An incredibly high percentage of changes introduced in business organizations do not reach their full potential—that is, do not reach full implementation or do not produce the benefits envisioned by their sponsors.
Changes that fail usually do not fail because of technical reasons— something inherently flawed about the change itself. They usually fail because of human reasons—the promoters of the change did not attend to the healthy, real, and predictable reactions of normal people to disturbances in their routines.


These failures create large losses of time, productivity, and morale. They also undercut the legitimate business objectives that the change was meant to engender. For example, one manufacturer attempted to replace several disjointed software systems with one integrated enterprise resource planning (ERP) system. Because of poor project management, the user community was insufficiently involved in the planning stages, and the project failed dramatically. Opponents then said, “Told you, we just can’t do an ERP in our business.” In fact, having an ERP was a great idea. The project failed because of poor change management practices, and it took years for the organization to recover and install an ERP successfully.

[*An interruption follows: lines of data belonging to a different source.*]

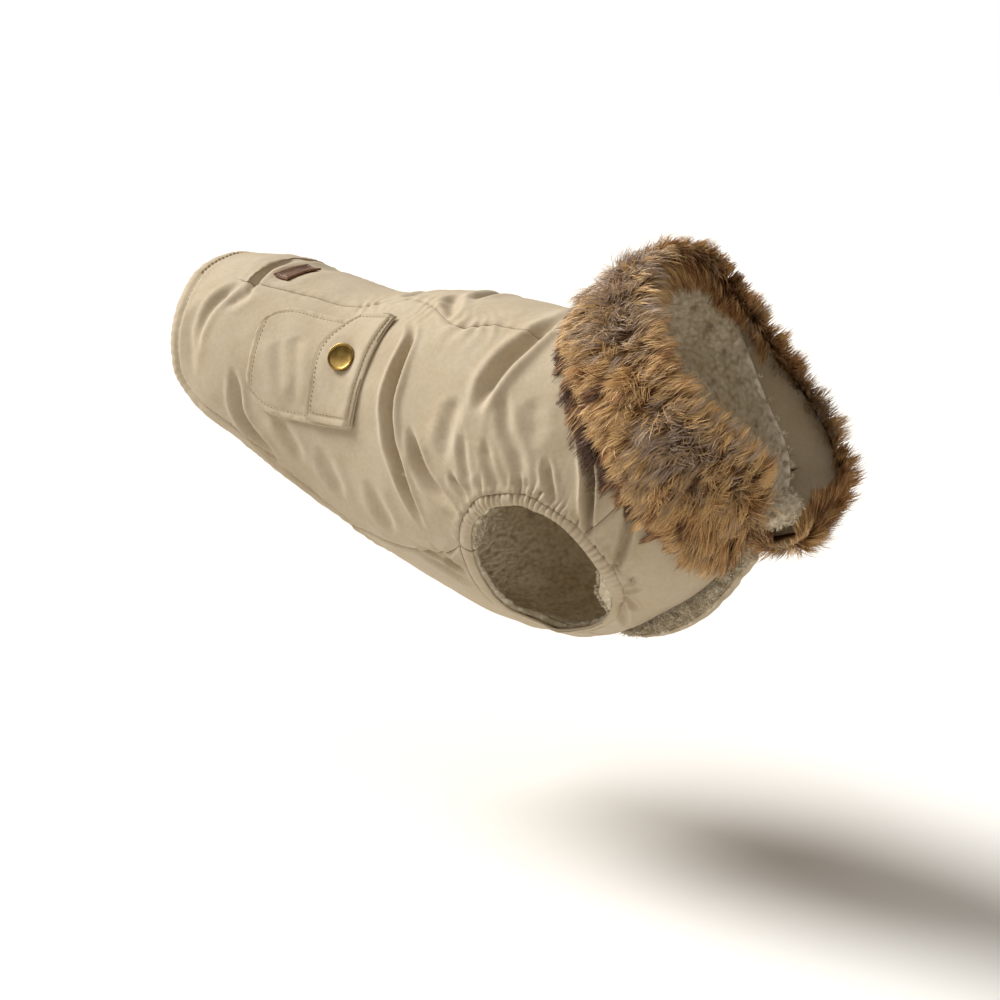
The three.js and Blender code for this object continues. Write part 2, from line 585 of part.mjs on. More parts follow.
// The fur's reach, from past the free edge down the outside of the band and over the neck seam.
// down: 0 at the free edge and 1 at the seam; crown: its share of the section's crown.
const FUR_CLEAR = 0.8        // between the fur's underside and the cloth
const FUR_ACROSS = [
  { down: 0, crown: 0.72 },
  { down: 0.33, crown: 0.97 },
  { down: 0.67, crown: 1 },
  { down: 0.95, crown: 0.88 },
]
const FUR_RIM = 2            // pile at the two long edges of the fur
function furLine({ angle, seam, crown, past, over, edge: { edge, rise, out } }, high) {
  const raised = (point, direction, share, rim = 0) =>
    point.clone().addScaledVector(direction, FUR_CLEAR + (high ? crown * share + rim : 0))
  const perStation = formPoint(LAST, angle).distanceTo(formPoint(LAST - 1, angle))
  const station = LAST - over / perStation
  const shellOut = formNormal(station, angle)
  const blend = out.clone().add(formNormal(LAST - 0.05, angle)).normalize()
  return [
    raised(edge.clone().addScaledVector(rise, past), out, 0, FUR_RIM),
    ...FUR_ACROSS.map(({ down, crown: share }) => raised(edge.clone().lerp(seam, down), out, share)),
    raised(seam, blend, 0.8),
    raised(formPoint(station, angle), shellOut, 0, FUR_RIM),
  ]
}
const furOutside = sections.map(section => furLine(section, true))
const furInside = sections.map(section => furLine(section, false))
add('fur_trim', wallGeometry(furOutside, furInside), furPile())

// The left front's facing curls over at the throat: a soft roll, thick in the middle.
const ROLL = [
  { at: [141, -8, -88], radius: 4 },
  { at: [147, -7, -86], radius: 6.5 },
  { at: [151, -2, -84], radius: 7.5 },
  { at: [152, 4, -82], radius: 6 },
  { at: [147.4, 12.6, -84], radius: 3.2 },
]
const ROLL_STEPS = 9
const ROLL_SIDES = 10
function rollGeometry() {
  const row = f => f * (ROLL.length - 1)
  const centre = f => smoothPoint(ROLL.map(line => line.at), row(f))
  const rings = steps(ROLL_STEPS, f => {
    const middle = centre(f)
    const forward = centre(Math.min(f + 0.02, 1)).sub(centre(Math.max(f - 0.02, 0))).normalize()
    const across = new THREE.Vector3(0, 1, 0).cross(forward).normalize()
    const up = forward.clone().cross(across)
    const radius = smooth(ROLL.map(line => line.radius), row(f))
    const around = turn => middle.clone().addScaledVector(across, radius * Math.cos(turn))
      .addScaledVector(up, radius * Math.sin(turn))
    return steps(ROLL_SIDES / 2, half => [around(Math.PI * half), around(-Math.PI * half)])
  })
  // Front and back halves of each ring are the two faces of a wall that meet at its long edges.
  return wallGeometry(...[0, 1].map(half => rings.map(ring => ring.map(pair => pair[half]))))
}
add('front_roll_left', rollGeometry(), sherpaCloth())

export default coat
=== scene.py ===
# %% [markdown]
# # A small dog's winter coat
# The coat is cotton twill outside and curled sherpa inside, cut in seven panels, with elastic armhole
# bands, a pocket with a snapped flap, a leather patch and a standing collar faced with fake fur.
# It keeps the hollow form that it has when worn. Every sheet below is worked out on one form: rings
# that lean, from the tail to the neck. A place on it is a pair, the station (a count of rings) and the
# angle from the spine in degrees, plus on the dog's right. Lengths are in millimetres until a mesh is
# made.

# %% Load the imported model
import itertools
import math

import bpy
import numpy as np
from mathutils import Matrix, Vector
from mathutils.kdtree import KDTree


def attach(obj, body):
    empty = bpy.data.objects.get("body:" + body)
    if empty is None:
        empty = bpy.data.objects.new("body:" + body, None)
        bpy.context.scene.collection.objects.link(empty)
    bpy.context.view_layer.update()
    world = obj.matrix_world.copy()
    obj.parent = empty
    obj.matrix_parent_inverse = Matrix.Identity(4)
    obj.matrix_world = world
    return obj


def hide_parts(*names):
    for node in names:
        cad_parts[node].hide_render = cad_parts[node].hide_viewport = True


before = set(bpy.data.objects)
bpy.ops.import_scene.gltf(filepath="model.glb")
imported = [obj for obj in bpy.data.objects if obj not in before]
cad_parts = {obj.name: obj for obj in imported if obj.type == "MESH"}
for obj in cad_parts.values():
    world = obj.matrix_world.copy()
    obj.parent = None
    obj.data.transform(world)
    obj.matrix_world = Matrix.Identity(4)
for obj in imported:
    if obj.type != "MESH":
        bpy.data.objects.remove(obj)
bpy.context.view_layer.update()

MM = 0.001

# %% [markdown]
# ## The form
# A dog's coat is drafted on a few girths along the back. Each ring has a top and a belly point on the
# centre line, a half width and the height at which it is widest. A Catmull-Rom curve through each
# column joins the rings softly, as a tailor's curve does.

# %% Rings and smooth columns
RINGS = {
    #         tail  hip    loin    waist ribs  girth armhole shoulder neck
    "top_x": (-259, -221, -172, -125, -75, -30, 2, 22, 38),
    "top_z": (13.5, 15, 8.5, 2, 8, 7, 5, 7, 13),
    "belly_x": (-253, -213, -164, -115, -60, 0, 46, 90, 130),
    "belly_z": (-101, -113.5, -132.5, -146, -162, -174, -170, -145, -109),
    "half": (54, 61.5, 63, 63, 68, 72, 70, 62, 52),
    "widest": (0.5, 0.5, 0.52, 0.53, 0.55, 0.56, 0.56, 0.56, 0.52),
}
LAST = len(RINGS["half"]) - 1
ROUND_TOP = 2.2                  # powers of the ring's curve: 2 is an ellipse, more is squarer
ROUND_BELLY = 2


def lerp(a, b, f):
    return a + (b - a) * f


def bell(value, middle, width):
    """A smooth bump that is 1 at the middle and fades over the width on both sides."""
    return np.exp(-((value - middle) / width) ** 2)


def smooth(values, at):
    """A smooth curve through rows of numbers; at is a place counted in rows."""
    values = np.asarray(values, float)
    at = np.asarray(at, float)
    rows = len(values)
    i = np.clip(np.floor(at).astype(int), 0, rows - 2)
    f = (at - i).reshape(at.shape + (1,) * (values.ndim - 1))
    one, two = values[i], values[i + 1]
    zero = np.where((i > 0).reshape(f.shape), values[np.maximum(i - 1, 0)], 2 * one - two)
    three = np.where((i < rows - 2).reshape(f.shape), values[np.minimum(i + 2, rows - 1)], 2 * two - one)
    bend = 2 * zero - 5 * one + 4 * two - three + f * (3 * (one - two) + three - zero)
    return one + 0.5 * f * (two - zero + f * bend)


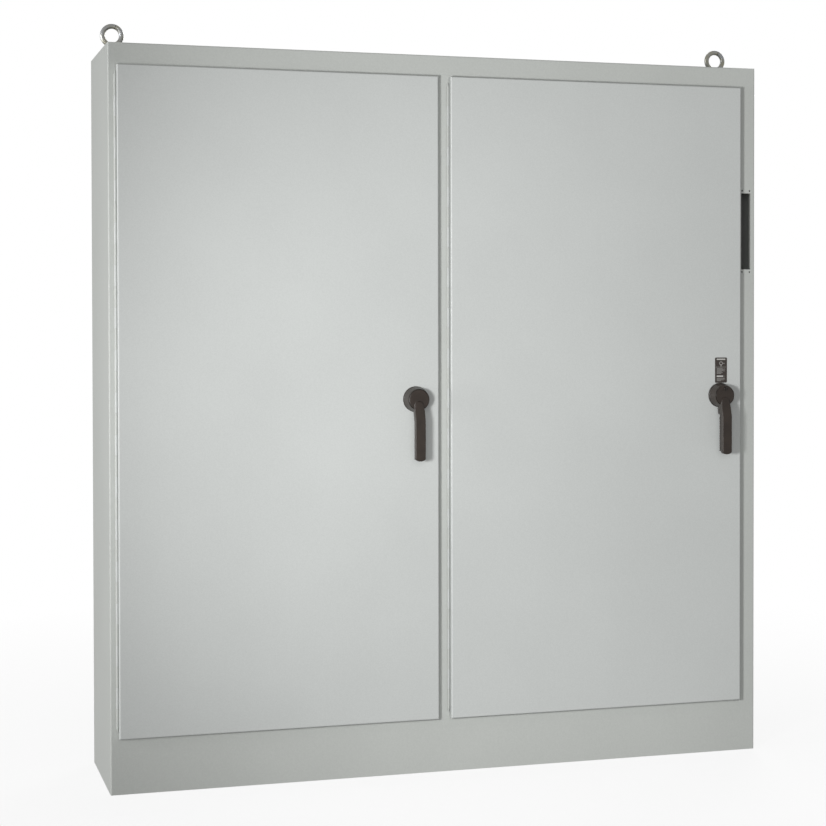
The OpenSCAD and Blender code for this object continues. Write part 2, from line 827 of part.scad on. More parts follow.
module motor_pinion() {
    color("#777b7e") {
        side_view([gear_x - 3, gear_x + 15]) translate([shaft_y, pinion_z])
            polygon([for (i = [0:pinion_teeth - 1]) each tooth(pinion_teeth, 90 + i * 360 / pinion_teeth)]);
        rod_x([gear_x - 16, gear_x - 2], shaft_y, pinion_z, 9);
    }
}

module gear_motor() {
    color("#3c4044") {
        difference() {
            block([gear_x - 76, gear_x - 6], [shaft_y - 36, motor_back], [pinion_z - 42, pinion_z + 42]);
            rod_x([gear_x - 17, gear_x - 5], shaft_y, pinion_z, 9.05);
        }
        rod_x([gear_x - 170, gear_x - 75], shaft_y, pinion_z, 38);
        rod_x([gear_x - 176, gear_x - 169], shaft_y, pinion_z, 30);
    }
}

// Lever keyed to the shaft's right end, with a ball-ended grip
module manual_handle() {
    x = side_plate_x[1] + 30;
    color("#c8251c") difference() {
        union() {
            rod_x([x, x + 18], shaft_y, shaft_z, 24);
            translate([x + 9, shaft_y, shaft_z]) rotate([-half_throw, 0, 0]) rotate([90, 0, 0]) {
                cylinder(r = 8, h = 175);
                translate([0, 0, 90]) cylinder(r = 12, h = 85);
            }
        }
        rod_x([x - 1, x + 19], shaft_y, shaft_z, 14);
    }
}

// A flat bar with two connector holes at its free end, s = 1 up and s = -1 down
module pad_bar(x, y, z, s) {
    end = s > 0 ? z[1] : z[0];
    difference() {
        block([x - bus_w / 2, x + bus_w / 2], [y, y + bus_t], z);
        for (i = [0, 1]) rod_y(x, [y - 1, y + bus_t + 1], end - s * (14 + i * pad_pitch), pad_hole_d / 2);
    }
}

// Contact jaw: two leaves that straddle the blade, drawn for the upper contact
module jaw(x, s) {
    translate([x, 0, shaft_z]) mirror([0, 0, s > 0 ? 0 : 1]) {
        for (sx = [-1, 1])
            side_view([sx * (blade_t / 2 + leaf_gap + leaf_t / 2) - leaf_t / 2,
                sx * (blade_t / 2 + leaf_gap + leaf_t / 2) + leaf_t / 2])
                polygon([[fixed_y + bus_t, 62], [fixed_y + bus_t, 118], [0, 118], [-44, 98], [-48, 84],
                    [-30, 66], [10, 62]]);
    }
}

module normal_terminals() {
    color(copper) for (x = pole_x) {
        difference() {
            pad_bar(x, fixed_y, [shaft_z + 80, normal_pad_top], 1);
            block([x - blade_t / 2 - leaf_gap, x + blade_t / 2 + leaf_gap],
                [fixed_y - 1, fixed_y + bus_t + 1],
                [shaft_z + 70, shaft_z + 95]);
        }
        jaw(x, 1);
    }
}

module emergency_terminals() {
    color(copper) for (x = pole_x) {
        difference() {
            pad_bar(x, fixed_y, [630, shaft_z - 80], -1);
            block([x - blade_t / 2 - leaf_gap, x + blade_t / 2 + leaf_gap],
                [fixed_y - 1, fixed_y + bus_t + 1],
                [shaft_z - 95, shaft_z - 70]);
        }
        jaw(x, -1);
    }
}

// Load bars: a clip either side of each blade's hub, and a bar down behind the emergency contact
module load_terminals() {
    color(copper) for (x = pole_x) {
        pad_bar(x, load_y, [520, shaft_z + 30], -1);
        for (s = [-1, 1]) side_view([x + s * 14.3 - 2, x + s * 14.3 + 2]) difference() {
            union() {
                translate([shaft_y, shaft_z]) circle(30);
                rect([shaft_y, load_y + 1], [shaft_z - 30, shaft_z + 30]);
            }
            translate([shaft_y, shaft_z]) circle(19);
        }
    }
}

// ---- service breaker and busbars ----

module service_breaker() {
    x = [breaker_x - breaker_w / 2, breaker_x + breaker_w / 2];
    z = [breaker_z, breaker_z + breaker_h];
    y = [10, 150];
    color("#33363a") difference() {
        union() {
            block(x, y, z);
            block([x[0] + 25, x[1] - 25], [y[0] - 8, y[0] + 1], [z[0] + 95, z[1] - 95]);
            block([x[0] - 20, x[1] + 20], [y[1], panel_y], [z[0] + 40, z[1] - 40]);
        }
        // handle well, and the terminal wells at both ends
        block([breaker_x - 26, breaker_x + 26], [y[0] - 9, toggle_axis[0] + 10], [z[0] + 120, z[1] - 120]);
        rod_x([breaker_x - 31, breaker_x + 31], toggle_axis[0], toggle_axis[1], 3.05);
        for (px = breaker_poles, e = [[z[0] - 1, z[0] + 48], [z[1] - 48, z[1] + 1]])
            block([px - 28, px + 28], [y[0] - 1, tab_y + bus_t + 12], e);
    }
    color(copper) for (px = breaker_poles) {
        difference() {
            block([px - bus_w / 2, px + bus_w / 2], [tab_y, tab_y + bus_t], [z[1] - 50, z[1] + 76]);
            for (i = [0, 1])
                rod_y(px, [tab_y - 1, tab_y + bus_t + 1], z[1] + 62 - i * pad_pitch, pad_hole_d / 2);
        }
        difference() {
            block([px - bus_w / 2, px + bus_w / 2], [tab_y, tab_y + bus_t], [z[0] - 40, z[0] + 50]);
            rod_y(px, [tab_y - 1, tab_y + bus_t + 1], z[0] - 20, 7.15);
        }
    }
}

toggle_axis = [46, breaker_z + breaker_h / 2];

// Toggle, drawn in the ON position
module breaker_toggle() {
    color("#17191b") {
        rod_x([breaker_x - 30.5, breaker_x + 30.5], toggle_axis[0], toggle_axis[1], 3);
        translate([breaker_x, toggle_axis[0], toggle_axis[1]]) rotate([-15, 0, 0])
            translate([-18, -70, -6]) cube([36, 70, 12]);
    }
}

// One phase from the breaker's lower tab, across at its own level, and down to the normal pad
module phase_bar(i) {
    across = [pole_x[i] - bus_w / 2, breaker_poles[i] + bus_w / 2];
    y = [fixed_y + bus_t, fixed_y + 2 * bus_t];
    level = bus_level[i];
    block(across, y, [level - bus_w / 2, level + bus_w / 2]);
    block([breaker_poles[i] - bus_w / 2, breaker_poles[i] + bus_w / 2], y, [level, breaker_z - 2]);
    block([pole_x[i] - bus_w / 2, pole_x[i] + bus_w / 2], y, [normal_pad_top - 75, level]);
}

// Bolt with head, nut and washers through a joint at y
module bus_bolt(x, y, z) {
    rod_y(x, [y[0] - 12, y[1] + 16], z, 7);
    hex_y(x, [y[0] - 10, y[0] - 2], z, 20);
    rod_y(x, [y[0] - 2, y[0]], z, 13);
    rod_y(x, [y[1], y[1] + 2], z, 13);
    hex_y(x, [y[1] + 2, y[1] + 12], z, 20);
}

module busbars() {
    color(copper) difference() {
        for (i = [0:2]) phase_bar(i);
        for (i = [0:2], j = [0, 1])
            rod_y(pole_x[i], [fixed_y, 80], normal_pad_top - 14 - j * pad_pitch, 7);
        for (x = breaker_poles) rod_y(x, [fixed_y, 80], breaker_z - 20, 7);
    }
    color(zinc) for (i = [0:2], j = [0, 1])
        bus_bolt(pole_x[i], [fixed_y, fixed_y + 2 * bus_t], normal_pad_top - 14 - j * pad_pitch);
    color(zinc) for (x = breaker_poles) bus_bolt(x, [fixed_y + bus_t, tab_y + bus_t], breaker_z - 20);
}

// Ribbed stand-off insulators behind the three levels
module bus_supports() {
    color(glastic) for (x = [-120, 250], z = bus_level) {
        rod_y(x, [fixed_y + 2 * bus_t, panel_y], z, 17);
        for (i = [0:3]) rod_y(x, [72 + 28 * i, 84 + 28 * i], z, 22);
    }
}

// ---- control gear ----

case_x = [-640, -360];
case_z = [1660, 1880];
case_y = [100, panel_y];
button_x = [-440, -400];

module controller_case() {
    color("#d8dad6") difference() {
        union() {
            block(case_x, case_y, case_z);
            front_view([case_y[0] - 4, case_y[0] + 1])
                round_rect([case_x[0] + 10, case_x[1] - 10], [case_z[0] + 10, case_z[1] - 10], 8);
        }
        block([-615, -475], [case_y[0] - 5, case_y[0] - 2], [1760, 1850]);
        for (x = button_x) rod_y(x, [case_y[0] - 5, case_y[0] + 6], 1720, 9.2);
    }
}

module test_button() {
    color("#2d6b3c") rod_y(button_x[0], [case_y[0] - 9, case_y[0] + 3], 1720, 9);
}

module reset_button() {
    color("#8a2a22") rod_y(button_x[1], [case_y[0] - 9, case_y[0] + 3], 1720, 9);
}

module neutral_bar() {
    x = [180, 480];
    z = [560, 610];
    y = 120;
    color(copper) difference() {
        block(x, [y, y + 10], z);
        for (i = [0, 1]) rod_y(x[0] + 30 + i * pad_pitch, [y - 1, y + 11], 585, pad_hole_d / 2);
    }
    color(glastic) for (px = [x[0] + 140, x[1] - 20]) rod_y(px, [y + 10, panel_y], 585, 18);
    color(zinc) for (i = [0:5]) hex_y(x[0] + 165 + 20 * i, [y - 8, y], 585, 12);
}

module ground_bar() {
    color(copper) block([-300, -60], [panel_y - 16, panel_y - 10], [300, 330]);
    color(zinc) for (x = [-280, -80]) rod_y(x, [panel_y - 10, panel_y], 315, 10);
    color(zinc) for (i = [0:7]) hex_y(-260 + 24 * i, [panel_y - 23, panel_y - 16], 315, 11);
}

// Laminated core with a coil on its middle limb, on a foot plate
module control_transformer() {
    x = 700;
    z = 560;
    color("#4a4d50") {
        block([x - 60, x + 60], [120, 170], [z - 50, z + 50]);
        block([x - 75, x + 75], [170, panel_y], [z - 30, z + 30]);
    }
    color("#7a5a2e") block([x - 36, x + 36], [96, 120], [z - 30, z + 30]);
    color("#22262a") block([x - 36, x + 36], [88, 96], [z + 12, z + 30]);
}

left_side_panel();
right_side_panel();
top_panel();
base_panel();
back_panel();
centre_post();
lifting_eyes();
frame_hinge_leaves();
hinge_pins();
mounting_panel();
panel_studs();
left_door();
left_door_gasket();
left_door_hinge_leaf();
left_door_stiffeners();
left_handle_base();
document_pocket();
left_handle();
left_latch_cam();
left_upper_latch_rod();
left_lower_latch_rod();
left_upper_roller();
left_lower_roller();
right_door();
right_door_gasket();
right_door_hinge_leaf();
right_door_stiffeners();
right_handle_base();
instruction_plate();
right_handle();
right_handle_trigger();
interlock_screw();
right_latch_cam();
right_upper_latch_rod();
right_lower_latch_rod();
right_upper_roller();
right_lower_roller();
switch_frame();
pole_bases();
arc_chutes();
shaft_bearings();
main_shaft();
moving_blades();
sector_gear();
motor_pinion();
gear_motor();
manual_handle();
normal_terminals();
emergency_terminals();
load_terminals();
service_breaker();
breaker_toggle();
busbars();
bus_supports();
controller_case();
test_button();
reset_button();
neutral_bar();
ground_bar();
control_transformer();
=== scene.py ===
import math
from collections import namedtuple

import bpy
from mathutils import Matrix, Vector


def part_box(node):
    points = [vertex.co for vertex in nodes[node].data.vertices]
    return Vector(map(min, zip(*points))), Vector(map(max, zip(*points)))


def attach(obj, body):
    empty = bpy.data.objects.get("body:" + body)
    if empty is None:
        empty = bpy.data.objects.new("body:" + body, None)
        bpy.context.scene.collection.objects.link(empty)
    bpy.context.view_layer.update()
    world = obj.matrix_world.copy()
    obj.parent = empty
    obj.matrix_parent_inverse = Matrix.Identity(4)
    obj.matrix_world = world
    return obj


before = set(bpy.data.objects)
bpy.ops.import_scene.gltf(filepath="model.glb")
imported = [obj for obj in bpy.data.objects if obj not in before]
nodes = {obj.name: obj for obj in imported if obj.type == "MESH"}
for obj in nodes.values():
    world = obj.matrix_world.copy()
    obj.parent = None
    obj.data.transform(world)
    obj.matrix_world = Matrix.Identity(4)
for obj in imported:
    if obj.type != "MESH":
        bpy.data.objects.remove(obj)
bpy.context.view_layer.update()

# A two-door floor-standing transfer switch cabinet: its finishes, the small parts that are
# only looks, the studio and the camera. Lengths are in metres.

scene = bpy.context.scene


# ---------------------------------------------------------------- building a finish

def tint(red, green, blue):
    """A paint-chart colour, 0 to 255 a channel, as the shader's own numbers."""
    channels = [c / 255 for c in (red, green, blue)]
    return tuple(c / 12.92 if c < 0.04045 else ((c + 0.055) / 1.055) ** 2.4 for c in channels) + (1,)


class Value:
    """One output of a graph's nodes. Arithmetic on it adds Math nodes."""

    def __init__(self, graph, socket):
        self.graph, self.socket = graph, socket

    def maths(self, operation, first, second):
        return self.graph.node("ShaderNodeMath", {"operation": operation}, {0: first, 1: second})

    def __add__(self, other):
        return self.maths("ADD", self, other)

    def __sub__(self, other):
        return self.maths("SUBTRACT", self, other)

    def __rsub__(self, other):
        return self.maths("SUBTRACT", other, self)

    def __mul__(self, other):
        return self.maths("MULTIPLY", self, other)

    def __rmul__(self, other):
        return self.maths("MULTIPLY", other, self)

    def __truediv__(self, other):
        return self.maths("DIVIDE", self, other)

    def __pow__(self, other):
        return self.maths("POWER", self, other)

    def __gt__(self, other):
        return self.maths("GREATER_THAN", self, other)

    def __lt__(self, other):
        return self.maths("LESS_THAN", self, other)

    def between(self, low, high):
        """1 from low to high, 0 outside."""
        return (self > low) * (self < high)

    def held(self, low, high):
        """Stretched so that low becomes 0 and high becomes 1, and held there."""
        return self.graph.node("ShaderNodeMapRange", {"clamp": True},
                                {"Value": self, "From Min": low, "From Max": high})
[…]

This human tendency to want consistency—to resist change—is actually healthy, in the balance. Without consistency, life would fall out of control and into chaos. We would be unable to predict people’s behaviors or establish our own routines and positive behavioral patterns. Thank goodness for the steadying force of our own behavioral inertia.

However, this same steadying force can work against us when we try to introduce a change. People tend not to want to deviate from behaviors that work for them.

Why do they not want to change when the need for change is so clear to you? It is precisely because the need for change is not clear to them. It is often said that people don’t resist change so much as they resist being changed. So your job is clear: in a nutshell, you have to explain why the affected people should want to change. You have to convey the same understanding and enthusiasm that you and your team have.

You have to cultivate readiness, not resistance.